§ **Task goal**
Quote, please, the line with "---------- what is", the line with "obj.data.transform(world)", and every line between them, exactly and with nothing else.
** Start Records supplied **
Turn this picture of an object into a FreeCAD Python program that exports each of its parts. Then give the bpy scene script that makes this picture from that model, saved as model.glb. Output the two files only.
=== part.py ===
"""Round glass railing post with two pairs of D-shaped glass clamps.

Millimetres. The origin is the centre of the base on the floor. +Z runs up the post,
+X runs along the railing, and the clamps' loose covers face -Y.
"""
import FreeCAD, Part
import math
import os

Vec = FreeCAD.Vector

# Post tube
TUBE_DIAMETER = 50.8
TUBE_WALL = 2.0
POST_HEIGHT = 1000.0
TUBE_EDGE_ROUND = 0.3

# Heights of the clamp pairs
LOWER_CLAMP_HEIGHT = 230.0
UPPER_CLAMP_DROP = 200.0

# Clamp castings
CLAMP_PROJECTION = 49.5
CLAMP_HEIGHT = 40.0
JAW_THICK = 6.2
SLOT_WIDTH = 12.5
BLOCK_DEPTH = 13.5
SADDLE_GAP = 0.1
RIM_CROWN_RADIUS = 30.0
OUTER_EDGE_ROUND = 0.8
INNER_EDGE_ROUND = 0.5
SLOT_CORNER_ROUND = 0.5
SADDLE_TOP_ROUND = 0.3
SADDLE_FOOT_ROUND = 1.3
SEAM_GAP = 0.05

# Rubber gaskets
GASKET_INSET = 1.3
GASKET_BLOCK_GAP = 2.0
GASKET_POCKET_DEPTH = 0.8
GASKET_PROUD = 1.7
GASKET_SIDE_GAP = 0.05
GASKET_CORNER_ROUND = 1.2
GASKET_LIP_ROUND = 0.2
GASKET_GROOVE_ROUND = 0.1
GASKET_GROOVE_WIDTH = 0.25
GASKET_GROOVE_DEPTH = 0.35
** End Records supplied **
** Start Records supplied **
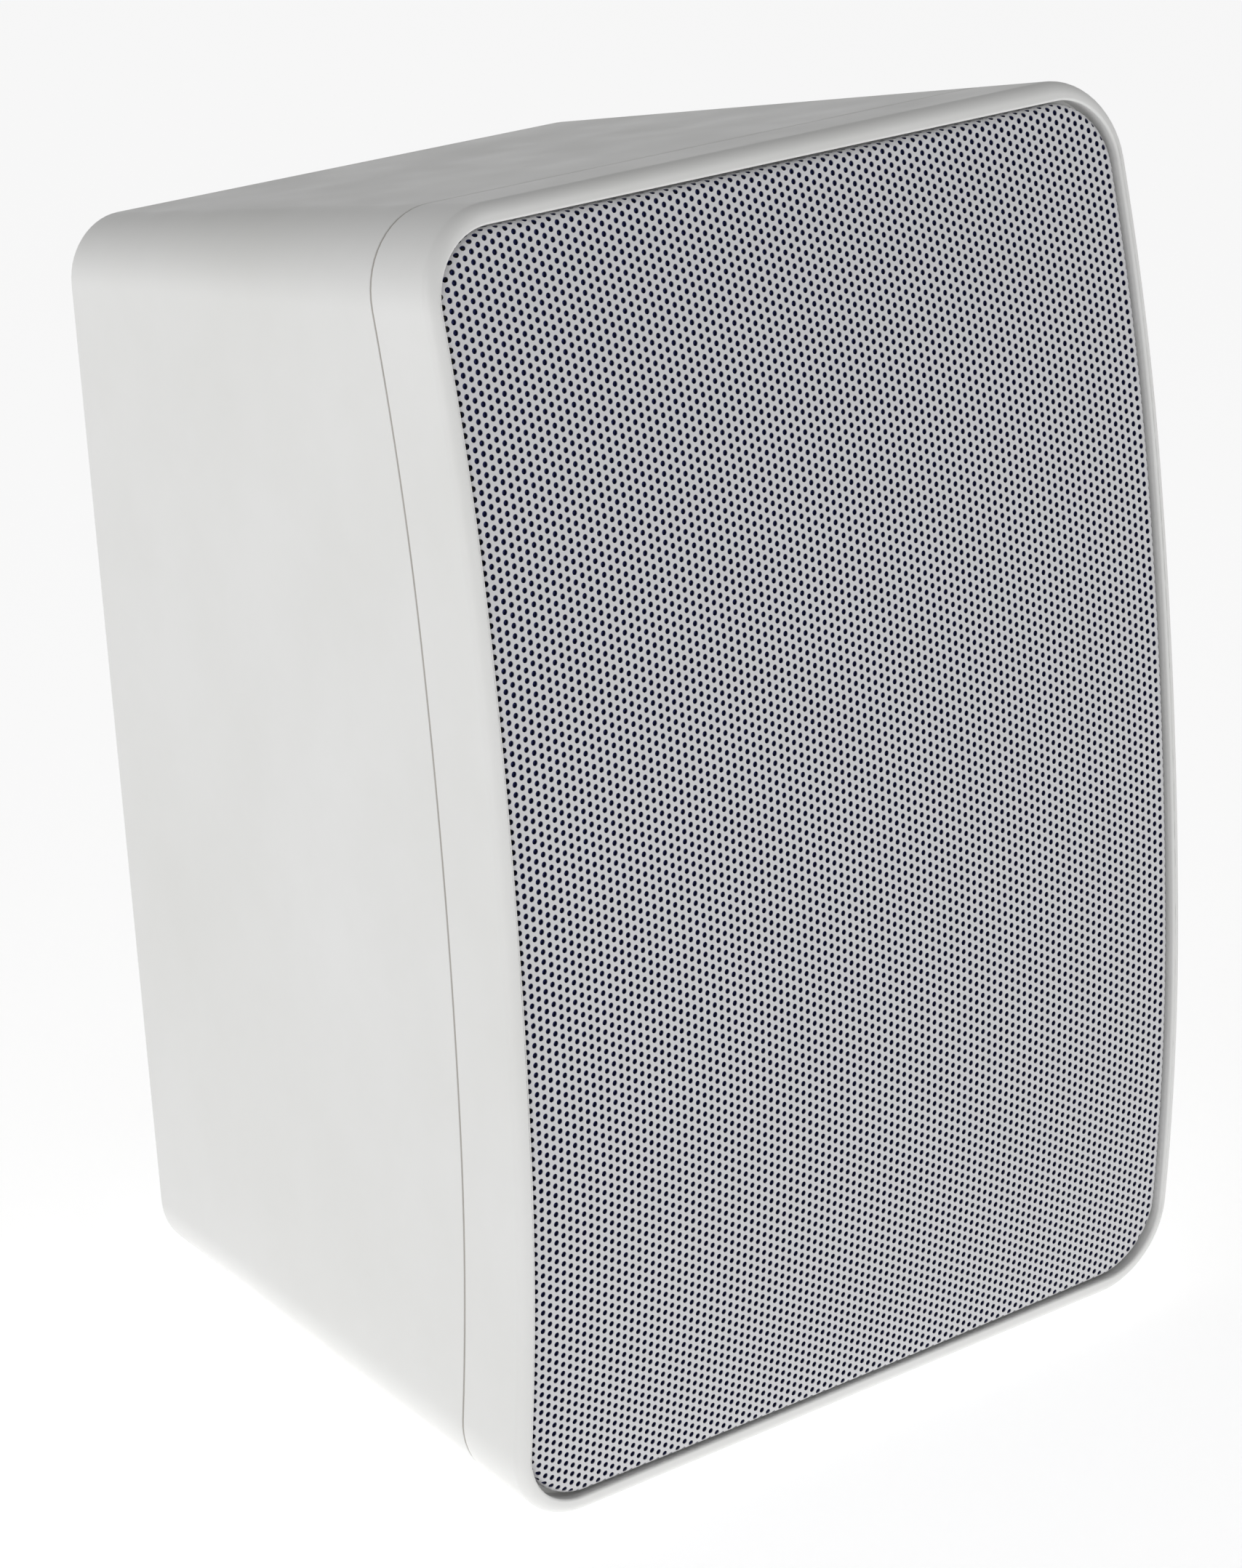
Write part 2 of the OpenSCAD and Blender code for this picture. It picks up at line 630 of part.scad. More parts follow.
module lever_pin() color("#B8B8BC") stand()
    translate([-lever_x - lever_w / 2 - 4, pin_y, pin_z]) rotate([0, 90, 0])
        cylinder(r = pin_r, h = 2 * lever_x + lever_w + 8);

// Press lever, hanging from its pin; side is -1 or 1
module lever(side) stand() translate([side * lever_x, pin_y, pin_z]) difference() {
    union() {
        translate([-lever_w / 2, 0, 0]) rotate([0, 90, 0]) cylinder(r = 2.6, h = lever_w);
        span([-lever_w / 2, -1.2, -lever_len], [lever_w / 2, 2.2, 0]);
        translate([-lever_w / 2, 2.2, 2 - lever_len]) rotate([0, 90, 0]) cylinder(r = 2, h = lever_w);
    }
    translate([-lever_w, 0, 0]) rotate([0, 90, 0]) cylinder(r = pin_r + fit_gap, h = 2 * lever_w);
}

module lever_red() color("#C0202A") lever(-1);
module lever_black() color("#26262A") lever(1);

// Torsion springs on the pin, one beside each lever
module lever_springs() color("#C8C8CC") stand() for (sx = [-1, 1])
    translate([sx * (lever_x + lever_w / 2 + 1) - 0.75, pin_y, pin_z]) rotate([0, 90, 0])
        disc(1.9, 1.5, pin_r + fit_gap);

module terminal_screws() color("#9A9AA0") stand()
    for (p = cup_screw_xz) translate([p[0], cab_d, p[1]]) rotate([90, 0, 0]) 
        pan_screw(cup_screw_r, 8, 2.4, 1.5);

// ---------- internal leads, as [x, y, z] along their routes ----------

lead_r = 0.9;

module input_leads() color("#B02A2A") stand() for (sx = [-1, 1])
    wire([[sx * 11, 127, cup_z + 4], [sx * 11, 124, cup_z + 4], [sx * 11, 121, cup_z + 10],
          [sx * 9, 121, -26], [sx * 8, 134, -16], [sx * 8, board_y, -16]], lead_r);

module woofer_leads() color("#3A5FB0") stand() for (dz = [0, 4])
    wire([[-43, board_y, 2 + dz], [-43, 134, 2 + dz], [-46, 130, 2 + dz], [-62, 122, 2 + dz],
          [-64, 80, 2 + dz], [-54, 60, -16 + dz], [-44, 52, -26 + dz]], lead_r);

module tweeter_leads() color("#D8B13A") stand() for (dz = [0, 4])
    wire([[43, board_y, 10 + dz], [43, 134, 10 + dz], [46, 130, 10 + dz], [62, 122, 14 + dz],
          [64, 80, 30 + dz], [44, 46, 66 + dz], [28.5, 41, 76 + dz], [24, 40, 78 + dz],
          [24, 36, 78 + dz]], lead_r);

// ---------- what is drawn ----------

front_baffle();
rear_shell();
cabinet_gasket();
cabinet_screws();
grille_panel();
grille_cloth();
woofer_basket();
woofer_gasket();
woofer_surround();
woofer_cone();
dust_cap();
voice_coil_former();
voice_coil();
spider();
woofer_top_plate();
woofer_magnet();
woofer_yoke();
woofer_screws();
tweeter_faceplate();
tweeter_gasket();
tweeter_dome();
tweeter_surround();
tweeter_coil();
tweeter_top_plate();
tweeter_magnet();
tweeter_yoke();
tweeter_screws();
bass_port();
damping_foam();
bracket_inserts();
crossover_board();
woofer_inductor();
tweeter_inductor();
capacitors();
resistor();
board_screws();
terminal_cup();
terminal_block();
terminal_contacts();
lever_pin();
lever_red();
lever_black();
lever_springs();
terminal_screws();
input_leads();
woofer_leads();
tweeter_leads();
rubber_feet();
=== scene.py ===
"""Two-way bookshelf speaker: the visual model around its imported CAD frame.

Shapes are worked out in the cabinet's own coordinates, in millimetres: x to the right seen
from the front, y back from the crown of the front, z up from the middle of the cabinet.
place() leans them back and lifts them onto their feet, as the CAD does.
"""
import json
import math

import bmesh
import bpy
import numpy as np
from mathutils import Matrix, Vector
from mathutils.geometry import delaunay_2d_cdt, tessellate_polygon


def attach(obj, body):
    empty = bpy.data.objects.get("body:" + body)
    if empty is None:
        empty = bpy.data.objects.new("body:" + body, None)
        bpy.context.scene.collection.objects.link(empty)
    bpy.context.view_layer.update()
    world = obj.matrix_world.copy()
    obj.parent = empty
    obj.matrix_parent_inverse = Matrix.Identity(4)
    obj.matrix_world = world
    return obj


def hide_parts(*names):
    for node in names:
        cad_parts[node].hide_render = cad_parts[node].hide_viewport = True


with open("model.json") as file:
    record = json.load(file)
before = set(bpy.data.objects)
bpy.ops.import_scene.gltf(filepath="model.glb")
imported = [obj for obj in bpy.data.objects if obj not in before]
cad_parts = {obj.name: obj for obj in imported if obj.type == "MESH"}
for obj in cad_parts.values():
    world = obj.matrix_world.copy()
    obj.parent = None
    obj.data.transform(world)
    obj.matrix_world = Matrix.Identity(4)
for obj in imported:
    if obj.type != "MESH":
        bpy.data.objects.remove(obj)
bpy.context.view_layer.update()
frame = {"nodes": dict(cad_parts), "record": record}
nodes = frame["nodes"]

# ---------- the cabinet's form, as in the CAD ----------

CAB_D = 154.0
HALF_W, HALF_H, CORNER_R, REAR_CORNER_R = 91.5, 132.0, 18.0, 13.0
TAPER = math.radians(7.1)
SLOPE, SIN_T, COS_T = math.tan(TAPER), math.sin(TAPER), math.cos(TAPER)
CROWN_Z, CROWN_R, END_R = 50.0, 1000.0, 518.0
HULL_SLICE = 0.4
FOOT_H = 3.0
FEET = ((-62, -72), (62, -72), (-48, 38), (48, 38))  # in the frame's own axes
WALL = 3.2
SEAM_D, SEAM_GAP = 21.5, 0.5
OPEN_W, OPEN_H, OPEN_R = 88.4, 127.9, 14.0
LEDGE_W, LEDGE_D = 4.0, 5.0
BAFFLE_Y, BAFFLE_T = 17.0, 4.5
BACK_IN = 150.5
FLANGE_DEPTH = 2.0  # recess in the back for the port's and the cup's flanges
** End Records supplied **
** Start Records supplied **
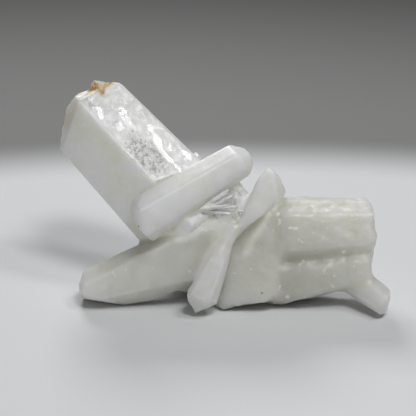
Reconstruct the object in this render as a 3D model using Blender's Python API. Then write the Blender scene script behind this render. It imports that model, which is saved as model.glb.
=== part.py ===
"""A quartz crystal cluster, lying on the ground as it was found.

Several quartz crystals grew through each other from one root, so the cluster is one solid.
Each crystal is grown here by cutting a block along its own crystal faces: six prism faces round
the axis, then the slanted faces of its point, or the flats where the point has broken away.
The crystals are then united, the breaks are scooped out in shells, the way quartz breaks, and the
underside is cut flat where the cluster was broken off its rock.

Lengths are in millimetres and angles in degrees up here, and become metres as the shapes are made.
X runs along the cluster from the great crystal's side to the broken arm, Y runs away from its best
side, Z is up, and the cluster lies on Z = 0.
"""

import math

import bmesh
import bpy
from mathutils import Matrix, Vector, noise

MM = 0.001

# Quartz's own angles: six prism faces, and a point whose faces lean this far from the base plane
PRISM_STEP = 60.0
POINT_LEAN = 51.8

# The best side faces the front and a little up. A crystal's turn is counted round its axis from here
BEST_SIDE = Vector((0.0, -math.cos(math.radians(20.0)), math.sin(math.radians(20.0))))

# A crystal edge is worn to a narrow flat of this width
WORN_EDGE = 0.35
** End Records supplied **
§ **Answer in full**
// ---------- what is drawn ----------

front_baffle();
rear_shell();
cabinet_gasket();
cabinet_screws();
grille_panel();
grille_cloth();
woofer_basket();
woofer_gasket();
woofer_surround();
woofer_cone();
dust_cap();
voice_coil_former();
voice_coil();
spider();
woofer_top_plate();
woofer_magnet();
woofer_yoke();
woofer_screws();
tweeter_faceplate();
tweeter_gasket();
tweeter_dome();
tweeter_surround();
tweeter_coil();
tweeter_top_plate();
tweeter_magnet();
tweeter_yoke();
tweeter_screws();
bass_port();
damping_foam();
bracket_inserts();
crossover_board();
woofer_inductor();
tweeter_inductor();
capacitors();
resistor();
board_screws();
terminal_cup();
terminal_block();
terminal_contacts();
lever_pin();
lever_red();
lever_black();
lever_springs();
terminal_screws();
input_leads();
woofer_leads();
tweeter_leads();
rubber_feet();
=== scene.py ===
"""Two-way bookshelf speaker: the visual model around its imported CAD frame.

Shapes are worked out in the cabinet's own coordinates, in millimetres: x to the right seen
from the front, y back from the crown of the front, z up from the middle of the cabinet.
place() leans them back and lifts them onto their feet, as the CAD does.
"""
import json
import math

import bmesh
import bpy
import numpy as np
from mathutils import Matrix, Vector
from mathutils.geometry import delaunay_2d_cdt, tessellate_polygon


def attach(obj, body):
    empty = bpy.data.objects.get("body:" + body)
    if empty is None:
        empty = bpy.data.objects.new("body:" + body, None)
        bpy.context.scene.collection.objects.link(empty)
    bpy.context.view_layer.update()
    world = obj.matrix_world.copy()
    obj.parent = empty
    obj.matrix_parent_inverse = Matrix.Identity(4)
    obj.matrix_world = world
    return obj


def hide_parts(*names):
    for node in names:
        cad_parts[node].hide_render = cad_parts[node].hide_viewport = True


with open("model.json") as file:
    record = json.load(file)
before = set(bpy.data.objects)
bpy.ops.import_scene.gltf(filepath="model.glb")
imported = [obj for obj in bpy.data.objects if obj not in before]
cad_parts = {obj.name: obj for obj in imported if obj.type == "MESH"}
for obj in cad_parts.values():
    world = obj.matrix_world.copy()
    obj.parent = None
    obj.data.transform(world)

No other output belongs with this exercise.